Le IRGC, oggi, ancora non si fidano dell’esercito, “reo” di simpatizzare un tempo per lo shah e oggi sospettato di coprire alcuni manifestanti, in alcuni casi di parentela. La svolta può giungere da lì con l’appoggio occidentale? Forse, ma non bisogna incorrere nell’errore di pensare all’esercito iraniano come a ciò che fu l’esercito turco: un portatore di laicità e stabilità.
Tuttavia, un documento ricevuto e pubblicato dalla rete Iran International il mese scorso mostrava che il personale dell’esercito iraniano e le loro famiglie hanno sostenuto le proteste popolari antigovernative da settembre. In una lettera rilasciata da un alto comandante dell’esercito, venivano chiesti rapporti quotidiani sull’arresto del personale dell’esercito e delle loro famiglie durante le proteste. Hossein Safaralizadeh, comandante di una base militare nella città meridionale di Shiraz, ha anche affermato che l’ispettorato dell’esercito ha anche avvertito altri comandanti nelle province di Esfahan, Yazd e Charmahal-Bakhtiari di seguire quotidianamente tali casi.
Questa lettera potrebbe suggerire che i numeri del personale dell’esercito che mostrano simpatia per il movimento di protesta, o di membri della famiglia che partecipano alle proteste, è in aumento e gli alti funzionari militari ne sono preoccupati. “La presenza del personale dell’esercito e delle loro famiglie nei disordini, il loro arresto da parte della sicurezza, la scrittura di slogan antigovernativi sui muri delle caserme e l’ammontare dei possibili danni alle caserme e alle unità abitative dell’esercito devono essere segnalati quotidianamente”, si legge nella lettera.

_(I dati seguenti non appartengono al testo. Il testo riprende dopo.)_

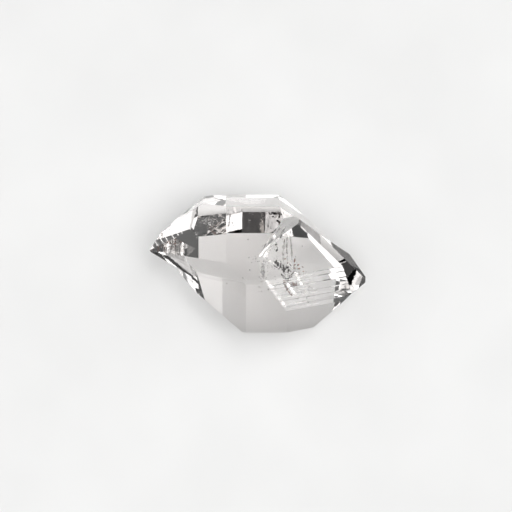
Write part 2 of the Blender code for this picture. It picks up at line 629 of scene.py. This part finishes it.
def under_face(places, rise):
    """Points in millimetres from rows of (across, up) and a rise toward the viewer."""
    rows = np.column_stack([places, np.broadcast_to(rise, len(places))])
    return np.array(FACE_MIDDLE) + rows @ np.array(FACE_UNITS)


def kept_inside(points, margin):
    """Points in millimetres, drawn toward the crystal's middle where they come nearer to
    its surface than the margin. Every line from the middle leaves the solid only once."""
    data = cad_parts["crystal"].data
    corners = [vertex.co / MM for vertex in data.vertices]
    tree = BVHTree.FromPolygons(corners, [tuple(face.vertices) for face in data.polygons])
    middle = Vector(MIDDLE)
    kept = []
    for point in points:
        away = Vector(point) - middle
        reach = tree.ray_cast(middle, away.normalized())[3]
        kept.append(middle + away * min(1.0, (reach - margin) / away.length))
    return np.array(kept)


def arc(corners, count):
    """Points of (1-s)^2 start + 2 s (1-s) bend + s^2 end, for s from 0 to 1."""
    s = np.linspace(0.0, 1.0, count)[:, None]
    start, bend, end = np.array(corners, float)
    return (1 - s) ** 2 * start + 2 * s * (1 - s) * bend + s**2 * end


def ribbon(line, half_width, wave):
    """A strip along a line of points that faces the viewer. With s from 0 to 1 along it,
    its half width falls almost to 0 at both ends as the square root of sin(pi s), and
    ripples by wave times sin(23 s)."""
    s = np.linspace(0.0, 1.0, len(line))
    side = np.cross(np.gradient(line, axis=0), TOWARD_VIEWER)
    side = side / np.linalg.norm(side, axis=1, keepdims=True)
    width = half_width * np.sqrt(np.sin(np.pi * s) + 1e-3) * (1 + wave * np.sin(23 * s))
    shift = side * width[:, None]
    sides = np.stack([line - shift, line + shift], 1)
    return kept_inside(sides.reshape(-1, 3), SHEET_DEPTH)


def joined_ribbons(name, strips, material):
    """One mesh of several ribbons."""
    points = np.concatenate(strips)
    faces = []
    first = 0
    for strip in strips:
        faces.append(grid_faces(len(strip) // 2, 2) + first)
        first += len(strip)
    return mesh_object(name, points * MM, np.concatenate(faces).tolist(), material)


# Operators

class HERKIMER_OT_crystal(bpy.types.Operator):
    """Makes the clear crystal from the solid, with its edges slightly rounded"""

    bl_idname = "herkimer.crystal"
    bl_label = "Crystal"

    def execute(self, context):
        settings = context.scene.herkimer_crystal
        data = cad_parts["crystal"].data.copy()
        data.name = "quartz"
        shape = bmesh.new()
        shape.from_mesh(data)
        bmesh.ops.remove_doubles(shape, verts=shape.verts, dist=WELD * MM)
        bmesh.ops.dissolve_limit(
            shape, angle_limit=math.radians(FLAT_ANGLE), verts=shape.verts, edges=shape.edges
        )
        shape.to_mesh(data)
        shape.free()
        data.materials.clear()
        data.materials.append(quartz_material(settings))
        piece = bpy.data.objects.new("quartz", data)
        context.scene.collection.objects.link(piece)
        edges = piece.modifiers.new("edges", "BEVEL")
        edges.width = settings.edge_width
        edges.segments = 2
        edges.limit_method = "ANGLE"
        edges.angle_limit = math.radians(EDGE_ANGLE)
        edges.use_clamp_overlap = True
        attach(piece, "root")
        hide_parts("crystal")
        return {"FINISHED"}


class HERKIMER_OT_flecks(bpy.types.Operator):
    """Makes the dark and the brown flecks"""

    bl_idname = "herkimer.flecks"
    bl_label = "Flecks"

    def execute(self, context):
        settings = context.scene.herkimer_flecks
        draw = np.random.default_rng(CLUSTER_SEED)
        cloud = draw.normal(size=(settings.count, 2)) * CLOUD_SPREAD + CLOUD_MIDDLE
        rises = draw.uniform(*CLOUD_RISES, settings.count)
        stray = draw.normal(size=(WALL_ARC_FLECKS, 3)) * WALL_STRAY
        dark = np.concatenate([
            under_face(CARBON_CORE, CORE_RISE),
            under_face(cloud, rises),
            under_face(arc(CARBON_ARC, CARBON_ARC_FLECKS), CARBON_ARC_RISE),
            under_face(LOW_FLECKS, LOW_RISE),
            arc(WALL_FLECKS, WALL_ARC_FLECKS) + stray,
            LONE_FLECKS,
        ])
        shares = np.concatenate([
            np.full(len(CARBON_CORE), CORE_SHARE),
            draw.uniform(*CLOUD_SHARES, settings.count),
            draw.uniform(*CARBON_ARC_SHARES, CARBON_ARC_FLECKS),
            np.full(len(LOW_FLECKS), LOW_SHARE),
            draw.uniform(*WALL_SHARES, WALL_ARC_FLECKS),
            np.full(len(LONE_FLECKS), LONE_SHARE),
        ])
        self.scatter("carbon_flecks", dark, shares, CARBON_SEED, settings, settings.color)
        arcs = [arc(corners, BROWN_ARC_FLECKS) for corners in BROWN_ARCS]
        brown = np.concatenate([
            under_face(BROWN_CORE, BROWN_CORE_RISE),
            under_face(np.concatenate(arcs), BROWN_ARC_RISE),
        ])
        shares = draw.uniform(*BROWN_SHARES, len(brown))
        self.scatter("brown_flecks", brown, shares, BROWN_SEED, settings, settings.brown)
        return {"FINISHED"}

    @staticmethod
    def scatter(name, centres, shares, seed, settings, color):
        """One mesh of flat flecks. Each share is a fleck's length over the settings' size."""
        number = len(centres)
        size = settings.size * shares[:, None]
        flat = np.random.default_rng(seed).uniform(*FLECK_WIDTHS, (number, 1))
        sizes = np.concatenate([size * 0.5, size * 0.5 * flat, size * FLECK_HALF_THICKNESS], 1)
        places = kept_inside(centres, FLECK_DEPTH) * MM
        points, faces = scattered(places, sizes, turned(seed, number), FLECK_LUMPS, seed + 1)
        seal(mesh_object(name, points, faces, fleck_material(name, color)))


class HERKIMER_OT_veils(bpy.types.Operator):
    """Makes the healed cracks, bright lines and thin curved sheets of specks, and the painted highlight
    strips beside the wedge and under the ledges
    """

    bl_idname = "herkimer.veils"
    bl_label = "Veils"

    def execute(self, context):
        settings = context.scene.herkimer_veils
        strips = [
            ribbon(
                under_face(arc(corners, CRACK_POINTS), CRACK_RISE),
                settings.line_width / MM,
                CRACK_RIPPLE,
            )
            for corners in CRACK_ARCS
        ]
        # Painted highlights: bright strips beside the raised wedge that stand in for light its faces
        # throw back.
        strips += [
            ribbon(arc(corners, LINE_POINTS), width, WALL_HIGHLIGHT_RIPPLE)
            for *corners, width in WALL_HIGHLIGHT_LINES
        ]
        # Painted highlights: fine bright strips under the growth ledges.
        for share, start, end, width in LEDGE_HIGHLIGHT_LINES:
            first = np.array(LEDGE_TOP) + share * np.array(LEDGE_FALL)
            steps = np.linspace(start, end, LINE_POINTS)[:, None]
            strips.append(ribbon(first + steps * np.array(LEDGE_RUN), width, LEDGE_HIGHLIGHT_RIPPLE))
        # One mesh of the crack lines and the painted highlight strips.
        seal(joined_ribbons("crack_and_highlight_lines", strips, crack_and_highlight_material(settings)))
        material = veil_material(settings)
        faces = grid_faces(VEIL_POINTS, VEIL_POINTS).tolist()
        for number, (middle, along, across, bulge) in enumerate(VEILS):
            points = self.sheet(np.array(middle), np.array(along), np.array(across), bulge)
            seal(mesh_object(f"veil_{number + 1}", points * MM, faces, material))
        return {"FINISHED"}

    @staticmethod
    def sheet(middle, along, across, bulge):
        """Grid of s and t from -1 to 1: middle + s along + t across, lifted off its plane
        by bulge times (1 - s squared)(1 - t squared) and a ripple of sin(5s + 3t)."""
        side = np.linspace(-1, 1, VEIL_POINTS)
        s, t = np.meshgrid(side, side, indexing="ij")
        off = np.cross(along, across)
        off = off / np.linalg.norm(off)
        lift = bulge * (1 - s**2) * (1 - t**2) + VEIL_RIPPLE * np.sin(5 * s + 3 * t)
        flat = middle + s[..., None] * along + t[..., None] * across
        return kept_inside((flat + lift[..., None] * off).reshape(-1, 3), SHEET_DEPTH)


class HERKIMER_OT_bubbles(bpy.types.Operator):
    """Scatters the tiny bright cavities"""

    bl_idname = "herkimer.bubbles"
    bl_label = "Cavities"

    def execute(self, context):
        settings = context.scene.herkimer_bubbles
        draw = np.random.default_rng(CAVITY_SEED)
        count = settings.count
        clouds = np.array(CAVITY_CLOUDS)[draw.integers(0, len(CAVITY_CLOUDS), count)]
        centres = clouds[:, :3] + draw.normal(size=(count, 3)) * clouds[:, 3:]
        size = settings.radius * draw.uniform(*CAVITY_SIZES, (count, 1))
        sizes = size * draw.uniform(*CAVITY_AXES, (count, 3))
        places = kept_inside(centres, CAVITY_DEPTH) * MM
        turns = turned(CAVITY_TURN_SEED, count)
        points, faces = scattered(places, sizes, turns, CAVITY_LUMPS, CAVITY_LUMP_SEED)
        seal(mesh_object("cavities", points, faces, bubble_material()))
        return {"FINISHED"}


class HERKIMER_OT_studio(bpy.types.Operator):
    """Makes the floor, the soft light and the camera"""

    bl_idname = "herkimer.studio"
    bl_label = "Studio"

    def execute(self, context):
        settings = context.scene.herkimer_studio
        self.floor(settings)
        self.surround(context, settings)
        self.camera(context, settings)
        context.scene.view_settings.view_transform = "Standard"
        return {"FINISHED"}

    @staticmethod
    def floor(settings):
        """A flat square under the crystal, with patches that are slightly darker."""
        side = np.linspace(-FLOOR_HALF, FLOOR_HALF, FLOOR_POINTS)
        s, t = np.meshgrid(side, side, indexing="ij")
        points = np.stack([s.ravel(), t.ravel(), np.full(s.size, -FLOOR_DROP * MM)], 1)
        material = bpy.data.materials.new("floor_paper")
        shader = shader_of(material)
        darker = [share * 0.96 for share in settings.floor_color]
        mottle(material, 60.0, (0.35, darker), (0.65, settings.floor_color))
        shader.inputs["Roughness"].default_value = 0.9
        shader.inputs["Specular IOR Level"].default_value = 0.0
        faces = grid_faces(FLOOR_POINTS, FLOOR_POINTS)[:, ::-1].tolist()
        made = mesh_object("floor", points, faces, material)

    @staticmethod
    def surround(context, settings):
        """A dim surround, with the soft lights of LIGHTS added to it."""
        world = bpy.data.worlds.new("soft_surround")
        context.scene.world = world
        world.use_nodes = True
        tree = world.node_tree
        background = tree.nodes["Background"]
        background.inputs["Strength"].default_value = settings.sky_strength
        place = tree.nodes.new("ShaderNodeTexCoord")
        toward = tree.nodes.new("ShaderNodeSeparateXYZ")
        tree.links.new(place.outputs["Generated"], toward.inputs["Vector"])
        azimuth = value_node(tree, "ARCTAN2", toward.outputs["Y"], toward.outputs["X"])
        elevation = value_node(tree, "ARCSINE", toward.outputs["Z"])
        total = settings.sky_base
        for at, up, width, height, level in LIGHTS.values():
            aside = value_node(tree, "SUBTRACT", azimuth, math.radians(at))
            aside = value_node(tree, "WRAP", aside, math.pi, -math.pi)
            above = value_node(tree, "SUBTRACT", elevation, math.radians(up))
            across = soft_band(tree, aside, width, level)
            along = soft_band(tree, above, height, 1.0)
            total = value_node(tree, "MULTIPLY_ADD", across, along, total)
        tree.links.new(total, background.inputs["Color"])

    @staticmethod
    def camera(context, settings):
        """Looks along +Y and down on the crystal, as the photograph does."""
        up = Vector((0.0, math.sin(VIEW_ELEVATION), math.cos(VIEW_ELEVATION)))
        back = Vector((0.0, -math.cos(VIEW_ELEVATION), math.sin(VIEW_ELEVATION)))
        aim = Vector((AIM_RIGHT * MM, 0.0, MIDDLE[2] * MM)) + up * (AIM_UP * MM)
        lens = bpy.data.cameras.new("camera")
        lens.sensor_width = 36.0
        lens.lens = lens.sensor_width * settings.distance / settings.field
        lens.clip_start = 0.01
        lens.clip_end = 10.0
        made = bpy.data.objects.new("camera", lens)
        made.location = aim + back * settings.distance
        made.rotation_euler = (math.pi / 2 - VIEW_ELEVATION, 0.0, 0.0)
        context.scene.collection.objects.link(made)
        context.scene.camera = made


class HERKIMER_PT_panel(bpy.types.Panel):
    """Lists the operators in the order they are run."""

    bl_idname = "HERKIMER_PT_panel"
    bl_label = "Herkimer diamond"
    bl_space_type = "VIEW_3D"
    bl_region_type = "UI"
    bl_category = "Crystal"

    def draw(self, context):
        for step in OPERATORS:
            self.layout.operator(step.bl_idname)


OPERATORS = (
    HERKIMER_OT_crystal,
    HERKIMER_OT_flecks,
    HERKIMER_OT_veils,
    HERKIMER_OT_bubbles,
    HERKIMER_OT_studio,
)

SETTINGS = {
    "herkimer_crystal": CrystalSettings,
    "herkimer_flecks": FleckSettings,
    "herkimer_veils": VeilSettings,
    "herkimer_bubbles": BubbleSettings,
    "herkimer_studio": StudioSettings,
}


def register():
    for item in (*SETTINGS.values(), *OPERATORS, HERKIMER_PT_panel):
        bpy.utils.register_class(item)
    for name, item in SETTINGS.items():
        setattr(bpy.types.Scene, name, PointerProperty(type=item))


def unregister():
    for name in SETTINGS:
        delattr(bpy.types.Scene, name)
    for item in (HERKIMER_PT_panel, *reversed(OPERATORS), *SETTINGS.values()):
        bpy.utils.unregister_class(item)


def main():
    register()
    bpy.ops.herkimer.crystal()
    bpy.ops.herkimer.flecks()
    bpy.ops.herkimer.veils()
    bpy.ops.herkimer.bubbles()
    bpy.ops.herkimer.studio()


if __name__ == "__main__":
    main()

Si tratta, però, dello stesso esercito che in queste settimane, starebbe ricevendo ampie critiche per non aver agito contro la brutalità dei miliziani Basij, delle forze dell’IRGC e della polizia, che stanno uccidendo spietatamente persone innocenti durante la rivolta.
Più ad ovest, le grandi potenze restano a guardare. Devono: i loro errori e fantasmi dal passato sono tutti lì, non molto lontani da Teheran.